しかし、その手続きでゼミに行ったとき、数学科の教授から「アイ(虚数)は存在する」という言葉を聞きます。
その言葉によって、アイは自分の存在が認められたような気分になりました。
アイは、両親と血が繋がっていないことを気にしていました。
そのため、早くユウとの子どもが欲しいと願います。
アイとユウは子作りを始めますが、なかなか授かりません。
病院に行くと、アイに問題があることがわかり、二人は人工授精を始めます。
しばらくするとアイは子どもを授かりますが、死産に終わってしまいます。
この出来事が、アイの孤独感を深めます。
ユウも悲しんでくれましたが、男性にはわからない苦しみだとアイは思い、一人でふさぎ込みます。
【結】i のあらすじ④
ミナには不妊治療の話をしていましたが、妊娠と死産のことは伝えていませんでした。
しばらくミナからの連絡が途絶えていたある日、アイはミナから恋人が家を出ていったことと、ミナが妊娠しているということを聞かされます。

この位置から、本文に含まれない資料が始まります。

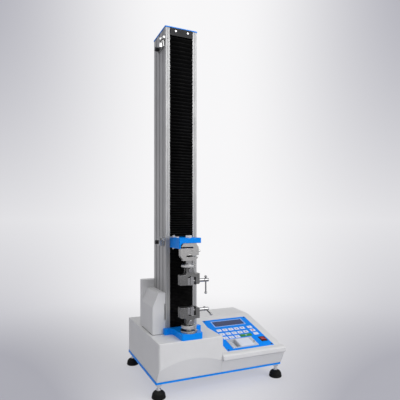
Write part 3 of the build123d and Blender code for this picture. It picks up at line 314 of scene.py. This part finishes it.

ミナはニューヨークで同級生の男性と出会い、初めて関係を持ってしまったのです。
ミナは恋人を裏切ってしまったことを後悔していて、子どもは中絶するつもりだとアイに話します。
アイは怒りの感情を抑えることができずに、ミナに許すことはできないと告げます。
ミナは初めてアイの妊娠と死産のことを知り、狼狽しますが、アイのために自分の決断を変えることはないと決心します。
アイとミナは今までずっと寄り添って生きてきた分、この決別した状態は非常につらいものでした。
しかし、アイはどうしてもミナの行動が許せませんでした。
しかし時間が経つにつれて、ミナのことを恋しく思う自分にも気づきます。
そんなアイを見かねたユウは、アイにミナのもとへ行くことを勧めます。
ロサンゼルスに向かったアイは、ミナからやはり子どもを産むつもりだと告げられます。
アイは、ミナの裏切りは許せるものではないが、その決断は尊重に値するものだとして、新しい二人の友情が再び始まったのでした。
i を読んだ読書感想
文章から大きなパワーを感じられる、読み応えのある一冊です。
人種問題や差別問題など、様々なテーマが一人の女性を通して描かれているので、考えさせられることがたくさんありました。